Filling Station Closed
In the first half of the Twentieth Century the motorcar went from being an Edwardian eccentricity to a standard aspect of every day life for millions of British citizens. With its rapid growth in popularity came seismic changes to the country’s road network and the introduction of raft of new industries supporting those who used it. A boom in demand for mechanical expertise to service, repair and refuel and sell saw hundreds of ‘garages’ – taken from the French verb garer meaning ‘to shelter’ – open nationwide. Filling Station Closed in an ongoing photographic documentary project centred on the surviving automotive architecture from the period 1900 – 1939.Through this series, photographer Philip Butler aims to capture a selection of survivors with a broad range of architectural styles; from early structures reconfigured to capitalise on the birth of the motor car, through to streamline machine-age purpose built offerings of the mid-1930s. Wooden sheds, aircraft hangers, former forges, weird homemade extensions on earlier buildings, and futuristic brick cabins will all make an appearance in the collection.
Between 1928 and 1939, Oscar Deutsch wowed the British public with one of the most extraordinary estates of Streamline Moderne cinemas ever built – he named them Odeons. However, faced with growing challenges in a rapidly changing society increasingly captivated by television and home entertainment, many of these huge structures struggled to remain viable. Despite being recognised as architecturally important now, countless former Odeons have long since met with the wrecking ball, whilst others continue to fight for survival. As part of his ongoing project to document the surviving architecture of Britain’s inter-war years, photographer and writer Philip Butler travelled the country to capture what remains of Deutsch’s groundbreaking empire in the twenty-first century. From dazzling restorations to decaying shells, from sympathetic reconfigurations to careless alterations, the photographs highlight the varying fortunes of each building. This annotated comprehensive series of photographs has been collected together in the new hard-back book Odeon Relics.
Inspired by the 1977 John Martyn song of the same name, Small Hours is a collection of photographs produced to document the peaceful cinematic atmosphere that isolated points of artificial light create after the sun has set. Captured in and around his small hometown of Malvern, Butler wandered the streets after dark searching for inspiration. The resulting sombre series of images winds its way around the town paying more attention to the location of branded illuminations and cashpoints than the feast of Victoriana that the town is known for. “Streetlights, often sodium based with a strong orange hue, cast a warming ethereal glow over their surroundings.
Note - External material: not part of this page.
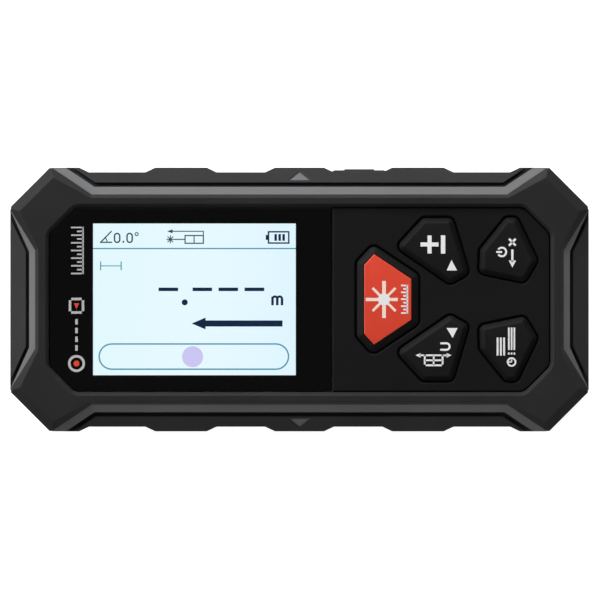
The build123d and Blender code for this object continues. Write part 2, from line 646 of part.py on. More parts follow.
with BuildPart() as display_window:
    with BuildSketch(Plane.XY.offset(window_low)):
        add(window_shape.sketch)
    extrude(amount=FACE_TOP - window_low)
    chamfer(display_window.faces().sort_by(Axis.Z)[-1].edges(), GLASS_BEVEL)
write(display_window.part, "display_window")

with BuildPart() as window_mask:
    with BuildSketch(Plane.XY.offset(DECK_TOP)):
        add(window_shape.sketch)
        with Locations((SCREEN_X, SCREEN_Y)):
            Rectangle(SCREEN_W, SCREEN_H, mode=Mode.SUBTRACT)
    extrude(amount=MASK)
write(window_mask.part, "window_mask")

with BuildPart() as keypad_panel:
    with BuildSketch(Plane.XY.offset(DECK_TOP)):
        add(face.sketch)
        with Locations((FACE_SPLIT_X + FACE_GAP / 2, 0)):
            Rectangle(LENGTH, WIDTH, align=(Align.MIN, Align.CENTER), mode=Mode.INTERSECT)
        for hole, _ in key_holes.values():
            add(hole, mode=Mode.SUBTRACT)
    extrude(amount=FACE_TOP - DECK_TOP)
    chamfer(keypad_panel.faces().sort_by(Axis.Z)[-1].edges(), PANEL_BEVEL)
write(keypad_panel.part, "keypad_panel")

with BuildPart() as keypad_mat:
    with BuildSketch(Plane.XY.offset(BOARD_TOP)):
        with Locations((MAT_X, 0)):
            RectangleRounded(MAT_LONG, MAT_WIDE, MAT_ROUND)
    extrude(amount=MAT_THICK)
    for _, place in key_holes.values():
        with BuildSketch(Plane.XY.offset(BOARD_TOP)):
            with Locations(place):
                Circle(PLUNGER + DOME_GAP + DOME_WALL)
        extrude(amount=DOME_TALL)
    for _, place in key_holes.values():
        with BuildSketch(Plane.XY.offset(BOARD_TOP)):
            with Locations(place):
                Circle(PLUNGER + DOME_GAP)
        extrude(amount=DOME_TALL, mode=Mode.SUBTRACT)
write(keypad_mat.part, "keypad_mat")

# ---------------------------------------------------------------- display
LEG = 3.0  # the light guide's frame stands on four legs
lcd_bottom = LCD_TOP - LCD_THICK
light_w, light_h = LCD_W - 0.8, LCD_H - 0.8

with BuildPart() as lcd_glass:
    with BuildSketch(Plane.XY.offset(lcd_bottom)):
        with Locations((LCD_X, 0)):
            Rectangle(LCD_W, LCD_H)
    extrude(amount=LCD_THICK)
write(lcd_glass.part, "lcd_glass")

with BuildPart() as lcd_backlight:
    with BuildSketch(Plane.XY.offset(lcd_bottom - LIGHT_THICK)):
        with Locations((LCD_X, 0)):
            Rectangle(light_w, light_h)
    extrude(amount=LIGHT_THICK)
    with BuildSketch(Plane.XY.offset(BOARD_TOP)):
        with Locations((LCD_X, 0)):
            with GridLocations(light_w - LEG, light_h - LEG, 2, 2):
                Rectangle(LEG, LEG)
    extrude(amount=lcd_bottom - LIGHT_THICK - BOARD_TOP)
write(lcd_backlight.part, "lcd_backlight")

lcd_edge = LCD_X + LCD_W / 2
flex_start, flex_bend, flex_end = lcd_edge - 0.4, lcd_edge + 1.0, lcd_edge + 3.0
flex_high, flex_thick, flex_wide = lcd_bottom - 0.6, 0.2, 12.0
with BuildPart() as lcd_flex:
    with BuildSketch(Plane.XZ.offset(-flex_wide / 2)):
        with BuildLine():
            Polyline(
                (flex_start, flex_high),
                (flex_bend, flex_high),
                (flex_bend, BOARD_TOP + flex_thick),
                (flex_end, BOARD_TOP + flex_thick),
                (flex_end, BOARD_TOP),
                (flex_bend - flex_thick, BOARD_TOP),
                (flex_bend - flex_thick, flex_high - flex_thick),
                (flex_start, flex_high - flex_thick),
                close=True,
            )
        make_face()
    extrude(amount=flex_wide)
write(lcd_flex.part, "lcd_flex")

# ---------------------------------------------------------------- main board and what is on it
with BuildPart() as main_board:
    with BuildSketch(Plane.XY.offset(BOARD_BOTTOM)):
        with BuildLine():
            Polyline(*cut_rectangle(BOARD_X, BOARD_Y, BOARD_CUT), close=True)
        make_face()
        with Locations(*BOARD_POSTS):
            Circle(BOARD_SCREW + SLIDE_FIT, mode=Mode.SUBTRACT)
    extrude(amount=BOARD_THICK)
write(main_board.part, "main_board")

CHIPS = [  # place, size and thickness
    (-8.0, 7.0, 9.0, 9.0, 1.0),
    (26.0, 8.0, 5.0, 5.0, 0.9),
    (37.0, -9.0, 4.0, 6.0, 1.1),
    (24.0, -6.0, 3.0, 3.0, 0.9),
]
with BuildPart() as board_chips:
    for x, y, wide, high, thick in CHIPS:
        with BuildSketch(Plane.XY.offset(BOARD_BOTTOM)):
            with Locations((x, y)):
                Rectangle(wide, high)
        extrude(amount=-thick)
write(board_chips.part, "board_chips")

with BuildPart() as buzzer:
    with BuildSketch(Plane.XY.offset(BOARD_BOTTOM)):
        with Locations((SOUND_X, SOUND_Y)):
            Circle(BUZZER)
    extrude(amount=-BUZZER_DEEP)
    with BuildSketch(Plane.XY.offset(BOARD_BOTTOM - BUZZER_DEEP)):
        with Locations((SOUND_X, SOUND_Y)):
            Circle(BUZZER_HOLE)
    extrude(amount=BUZZER_HOLE_DEEP, mode=Mode.SUBTRACT)
write(buzzer.part, "buzzer")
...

Shadows formed by objects blocking the light create textures and patterns unseen during daylight hours. Other sources of white light from street furniture, phone boxes or illuminated signage become welcome markers in the sea of black, while coloured tones from traffic lights, retail displays or dazzling petrol station canopies enlarge the spectrum of highlights from purely orange, black and white. After a rainstorm, tarmac and pavements glisten, gilding the previously unremarkable ground with a seemingly crystalline sheen. Puddles and pools of water reflect anything aimed at them, creating a distorted reverse of reality. As dawn arrives the palate changes again as a deep navy blue slowly fills the sky, drawing the unlit shadowy areas out into the exposure. Streetlights start to extinguish one by one well before the sun has hit the horizon, and as a result, the mood alters and the small hours rapidly draw to a close.”